[Begin]

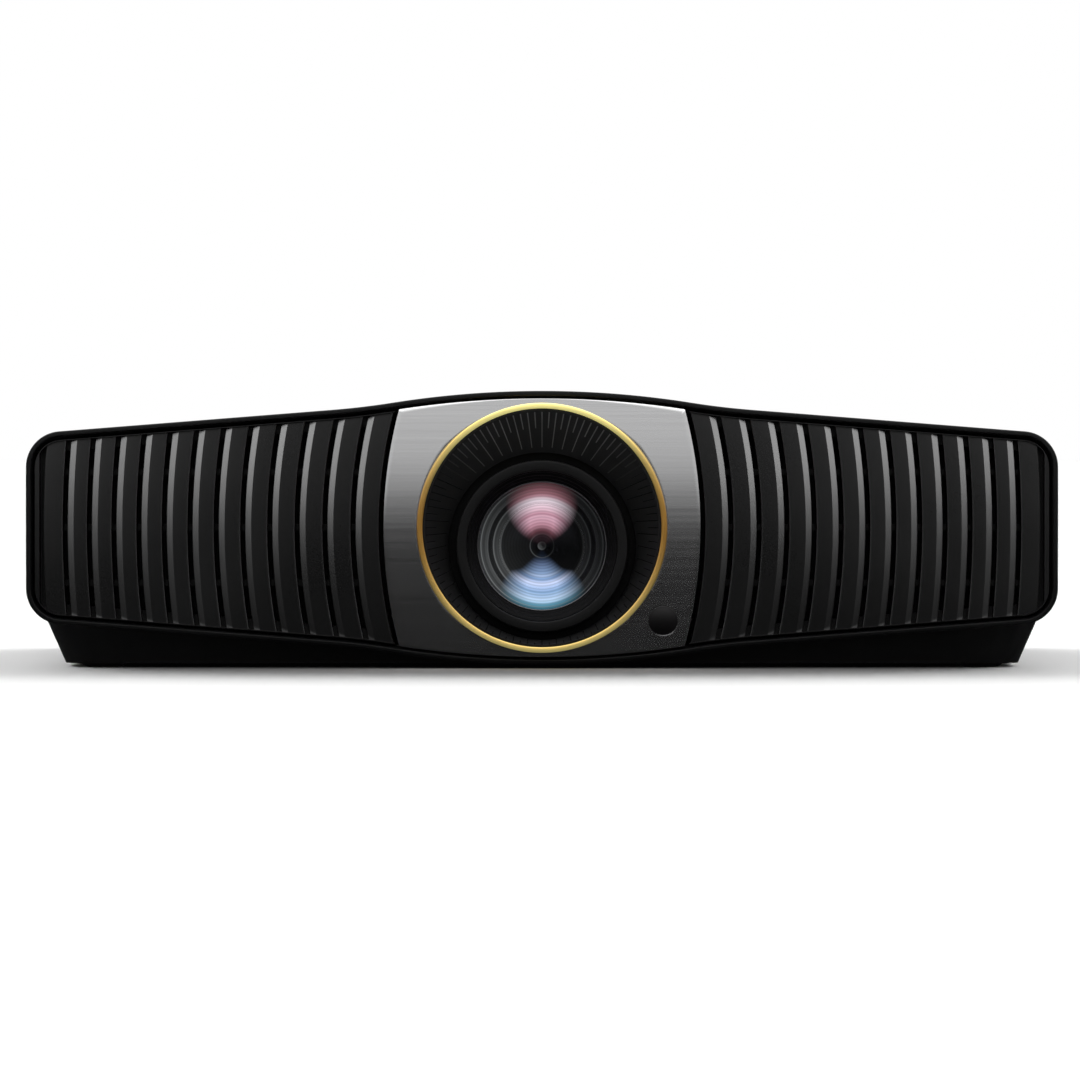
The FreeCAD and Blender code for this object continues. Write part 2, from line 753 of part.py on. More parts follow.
def make_imager_heat_sink():
    """The imaging chip's cooler behind the engine, with its carrier block in the engine's window."""
    y0 = engine_rear
    plate = block(-30, 30, y0, y0 + 4, lens_height - 26, lens_height + 26)
    chip = block(-15.5, 15.5, y0 - 3, y0 + 1, lens_height - 11.5, lens_height + 11.5)
    fins = [block(x, x + 1.4, y0 + 3, y0 + 30, lens_height - 26, lens_height + 26) for x in range(-29, 29, 5)]
    return fuse([plate, chip] + fins)


def make_power_supply():
    """The supply board with its transformers, capacitors and heat spreader on one bracket."""
    tray = block(supply_x0, supply_x1, supply_y0, supply_y1, supply_low, supply_low + 1.5)
    parts = [tray]
    top = supply_low + 1.4
    parts.append(block(supply_x0 + 10, supply_x0 + 50, supply_y0 + 20, supply_y0 + 60, top, top + 34))
    parts.append(block(supply_x0 + 60, supply_x0 + 92, supply_y0 + 24, supply_y0 + 54, top, top + 28))
    parts.append(block(supply_x0 + 6, supply_x0 + 9, supply_y0 + 70, supply_y1 - 20, top, top + 36))
    for k in range(3):
        parts.append(rod(11, Vector(supply_x0 + 30, supply_y0 + 90 + 26 * k, top), Z, 38))
        parts.append(rod(6.5, Vector(supply_x0 + 58, supply_y0 + 90 + 24 * k, top), Z, 24))
    parts.append(block(supply_x0 + 72, supply_x0 + 98, supply_y0 + 80, supply_y0 + 150, top, top + 20))
    return fuse(parts)


def make_main_board():
    """The signal board behind the sockets, with chips, a shielded tuner and a heat spreader."""
    top = board_low + board_thickness
    plate = block(board_x0, board_x1, board_y0, board_edge, board_low, top)
    parts = [plate]
    for x, y, sx, sy, h in (
        (-40, 20, 30, 30, 9),
        (20, 16, 24, 24, 3),
        (70, 20, 18, 30, 2),
        (110, 14, 34, 20, 6),
        (165, 20, 22, 22, 8),
        (-70, 58, 14, 14, 4),
    ):
        parts.append(block(x, x + sx, board_y0 + y, board_y0 + y + sy, top - 0.2, top + h))
    return fuse(parts)


board_edge = rear_face - rear_panel_thickness - 1.0


# ---------------------------------------------------------------- lens
def gear_outline(teeth, centre, y, turn):
    """A wheel outline with tapered teeth, in the plane at y. turn is the angle of the first tooth."""
    pitch_radius = gear_module * teeth / 2
    root, tip = pitch_radius - 1.2 * gear_module, pitch_radius + 0.8 * gear_module
    step = 2 * math.pi / teeth
    half_root, half_tip = step * tooth_share * 0.72, step * tooth_share * 0.34
    points = []
    for k in range(teeth):
        middle_angle = turn + k * step
        for radius, offset in ((root, -half_root), (tip, -half_tip), (tip, half_tip), (root, half_root)):
            a = middle_angle + offset
            points.append(centre + Vector(radius * math.cos(a), 0, radius * math.sin(a)))
    points = [Vector(p.x, y, p.z) for p in points]
    return Part.Face(Part.makePolygon(points + points[:1]))


def lens_gear(y):
    """A toothed ring that turns on the barrel, with a plain grip band beside the teeth."""
    centre = Vector(0, 0, lens_height)
    teeth = gear_outline(lens_ring_teeth, centre, y, 0).extrude(Vector(0, gear_width, 0))
    return teeth.cut(rod(barrel_radius + running_gap, Vector(0, y - 1, lens_height), Y, gear_width + 2))


focus_gear_y = front + 42.0
zoom_gear_y = front + 64.0
mount_plate_y = front + 104.0  # front face of the lens mount plate
focus_motor_angle = math.radians(45)
zoom_motor_angle = math.radians(135)
pinion_distance = gear_module * (lens_ring_teeth + pinion_teeth) / 2


def pinion_centre(angle):
    """Centre of the pinion that meets the lens rings at an angle round the lens."""
    return Vector(pinion_distance * math.cos(angle), 0, lens_height + pinion_distance * math.sin(angle))


def make_pinion(angle, y):
    """A pinion set so that one of its gaps faces a tooth of the ring, with its bore on the motor shaft."""
    centre = pinion_centre(angle)
    ring_step = 2 * math.pi / lens_ring_teeth
    ring_phase = angle - round(angle / ring_step) * ring_step  # contact direction past the nearest tooth
    pinion_step = 2 * math.pi / pinion_teeth
    turn = angle + math.pi + pinion_step / 2 + ring_phase * lens_ring_teeth / pinion_teeth
    wheel = gear_outline(pinion_teeth, centre, y, turn).extrude(Vector(0, gear_width, 0))
    return wheel.cut(rod(1.5 + running_gap, Vector(centre.x, y - 1, centre.z), Y, gear_width + 2))


def make_lens_motors():
    """The focus and zoom motors on the mount plate, each with its shaft."""
    motors = []
    for angle, gear_y in ((focus_motor_angle, focus_gear_y), (zoom_motor_angle, zoom_gear_y)):
        centre = pinion_centre(angle)
        body_y = gear_y + gear_width + 2
        body = rod(motor_radius, Vector(centre.x, body_y, centre.z), Y, mount_plate_y - body_y)
        shaft = rod(1.5, Vector(centre.x, gear_y - 1, centre.z), Y, body_y - gear_y + 2)
        motors.append(fuse([body, shaft]))
    return Part.makeCompound(motors)


def make_barrel():
    """The fixed lens tube, with a flange on the mount plate and a tail into the engine."""
    flange_y = mount_plate_y - 5
    points = [
        (barrel_bore, barrel_front),
        (barrel_radius, barrel_front),
        (barrel_radius, flange_y),
        (barrel_radius + 7, flange_y),
        (barrel_radius + 7, mount_plate_y),
        (barrel_tail_radius, mount_plate_y),
        (barrel_tail_radius, engine_front + 2),
        (barrel_tail_radius - 3, engine_front + 2),
        (barrel_tail_radius - 3, mount_plate_y - 8),
        (barrel_bore, mount_plate_y - 12),
    ]
    tube_body = lens_turned(points)
    for gear_y in (focus_gear_y, zoom_gear_y):
        for y in (gear_y - 2.1, gear_y + gear_width + 0.1):
            collar = tube(barrel_radius + 1.5, barrel_radius - 0.5, Vector(0, y, lens_height), Y, 2)
            tube_body = tube_body.fuse(collar)
    return tube_body.removeSplitter()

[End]

**Your task:** Your task is to repeat the data exactly, with nothing left out.

**Response to the task:**
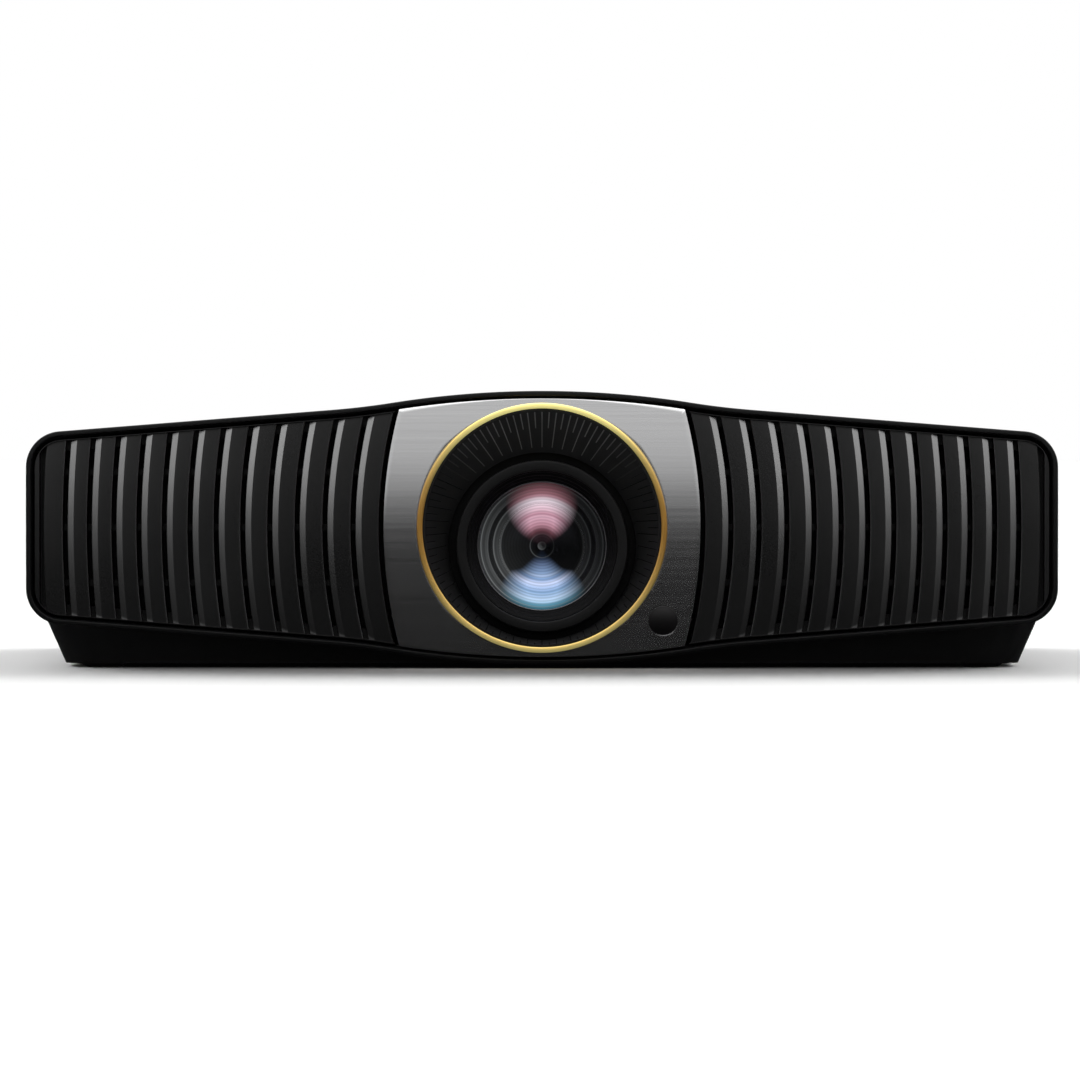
The FreeCAD and Blender code for this object continues. Write part 2, from line 753 of part.py on. More parts follow.
def make_imager_heat_sink():
    """The imaging chip's cooler behind the engine, with its carrier block in the engine's window."""
    y0 = engine_rear
    plate = block(-30, 30, y0, y0 + 4, lens_height - 26, lens_height + 26)
    chip = block(-15.5, 15.5, y0 - 3, y0 + 1, lens_height - 11.5, lens_height + 11.5)
    fins = [block(x, x + 1.4, y0 + 3, y0 + 30, lens_height - 26, lens_height + 26) for x in range(-29, 29, 5)]
    return fuse([plate, chip] + fins)


def make_power_supply():
    """The supply board with its transformers, capacitors and heat spreader on one bracket."""
    tray = block(supply_x0, supply_x1, supply_y0, supply_y1, supply_low, supply_low + 1.5)
    parts = [tray]
    top = supply_low + 1.4
    parts.append(block(supply_x0 + 10, supply_x0 + 50, supply_y0 + 20, supply_y0 + 60, top, top + 34))
    parts.append(block(supply_x0 + 60, supply_x0 + 92, supply_y0 + 24, supply_y0 + 54, top, top + 28))
    parts.append(block(supply_x0 + 6, supply_x0 + 9, supply_y0 + 70, supply_y1 - 20, top, top + 36))
    for k in range(3):
        parts.append(rod(11, Vector(supply_x0 + 30, supply_y0 + 90 + 26 * k, top), Z, 38))
        parts.append(rod(6.5, Vector(supply_x0 + 58, supply_y0 + 90 + 24 * k, top), Z, 24))
    parts.append(block(supply_x0 + 72, supply_x0 + 98, supply_y0 + 80, supply_y0 + 150, top, top + 20))
    return fuse(parts)


def make_main_board():
    """The signal board behind the sockets, with chips, a shielded tuner and a heat spreader."""
    top = board_low + board_thickness
    plate = block(board_x0, board_x1, board_y0, board_edge, board_low, top)
    parts = [plate]
    for x, y, sx, sy, h in (
        (-40, 20, 30, 30, 9),
        (20, 16, 24, 24, 3),
        (70, 20, 18, 30, 2),
        (110, 14, 34, 20, 6),
        (165, 20, 22, 22, 8),
        (-70, 58, 14, 14, 4),
    ):
        parts.append(block(x, x + sx, board_y0 + y, board_y0 + y + sy, top - 0.2, top + h))
    return fuse(parts)


board_edge = rear_face - rear_panel_thickness - 1.0


# ---------------------------------------------------------------- lens
def gear_outline(teeth, centre, y, turn):
    """A wheel outline with tapered teeth, in the plane at y. turn is the angle of the first tooth."""
    pitch_radius = gear_module * teeth / 2
    root, tip = pitch_radius - 1.2 * gear_module, pitch_radius + 0.8 * gear_module
    step = 2 * math.pi / teeth
    half_root, half_tip = step * tooth_share * 0.72, step * tooth_share * 0.34
    points = []
    for k in range(teeth):
        middle_angle = turn + k * step
        for radius, offset in ((root, -half_root), (tip, -half_tip), (tip, half_tip), (root, half_root)):
            a = middle_angle + offset
            points.append(centre + Vector(radius * math.cos(a), 0, radius * math.sin(a)))
    points = [Vector(p.x, y, p.z) for p in points]
    return Part.Face(Part.makePolygon(points + points[:1]))


def lens_gear(y):
    """A toothed ring that turns on the barrel, with a plain grip band beside the teeth."""
    centre = Vector(0, 0, lens_height)
    teeth = gear_outline(lens_ring_teeth, centre, y, 0).extrude(Vector(0, gear_width, 0))
    return teeth.cut(rod(barrel_radius + running_gap, Vector(0, y - 1, lens_height), Y, gear_width + 2))


focus_gear_y = front + 42.0
zoom_gear_y = front + 64.0
mount_plate_y = front + 104.0  # front face of the lens mount plate
focus_motor_angle = math.radians(45)
zoom_motor_angle = math.radians(135)
pinion_distance = gear_module * (lens_ring_teeth + pinion_teeth) / 2


def pinion_centre(angle):
    """Centre of the pinion that meets the lens rings at an angle round the lens."""
    return Vector(pinion_distance * math.cos(angle), 0, lens_height + pinion_distance * math.sin(angle))


def make_pinion(angle, y):
    """A pinion set so that one of its gaps faces a tooth of the ring, with its bore on the motor shaft."""
    centre = pinion_centre(angle)
    ring_step = 2 * math.pi / lens_ring_teeth
    ring_phase = angle - round(angle / ring_step) * ring_step  # contact direction past the nearest tooth
    pinion_step = 2 * math.pi / pinion_teeth
    turn = angle + math.pi + pinion_step / 2 + ring_phase * lens_ring_teeth / pinion_teeth
    wheel = gear_outline(pinion_teeth, centre, y, turn).extrude(Vector(0, gear_width, 0))
    return wheel.cut(rod(1.5 + running_gap, Vector(centre.x, y - 1, centre.z), Y, gear_width + 2))


def make_lens_motors():
    """The focus and zoom motors on the mount plate, each with its shaft."""
    motors = []
    for angle, gear_y in ((focus_motor_angle, focus_gear_y), (zoom_motor_angle, zoom_gear_y)):
        centre = pinion_centre(angle)
        body_y = gear_y + gear_width + 2
        body = rod(motor_radius, Vector(centre.x, body_y, centre.z), Y, mount_plate_y - body_y)
        shaft = rod(1.5, Vector(centre.x, gear_y - 1, centre.z), Y, body_y - gear_y + 2)
        motors.append(fuse([body, shaft]))
    return Part.makeCompound(motors)


def make_barrel():
    """The fixed lens tube, with a flange on the mount plate and a tail into the engine."""
    flange_y = mount_plate_y - 5
    points = [
        (barrel_bore, barrel_front),
        (barrel_radius, barrel_front),
        (barrel_radius, flange_y),
        (barrel_radius + 7, flange_y),
        (barrel_radius + 7, mount_plate_y),
        (barrel_tail_radius, mount_plate_y),
        (barrel_tail_radius, engine_front + 2),
        (barrel_tail_radius - 3, engine_front + 2),
        (barrel_tail_radius - 3, mount_plate_y - 8),
        (barrel_bore, mount_plate_y - 12),
    ]
    tube_body = lens_turned(points)
    for gear_y in (focus_gear_y, zoom_gear_y):
        for y in (gear_y - 2.1, gear_y + gear_width + 0.1):
            collar = tube(barrel_radius + 1.5, barrel_radius - 0.5, Vector(0, y, lens_height), Y, 2)
            tube_body = tube_body.fuse(collar)
    return tube_body.removeSplitter()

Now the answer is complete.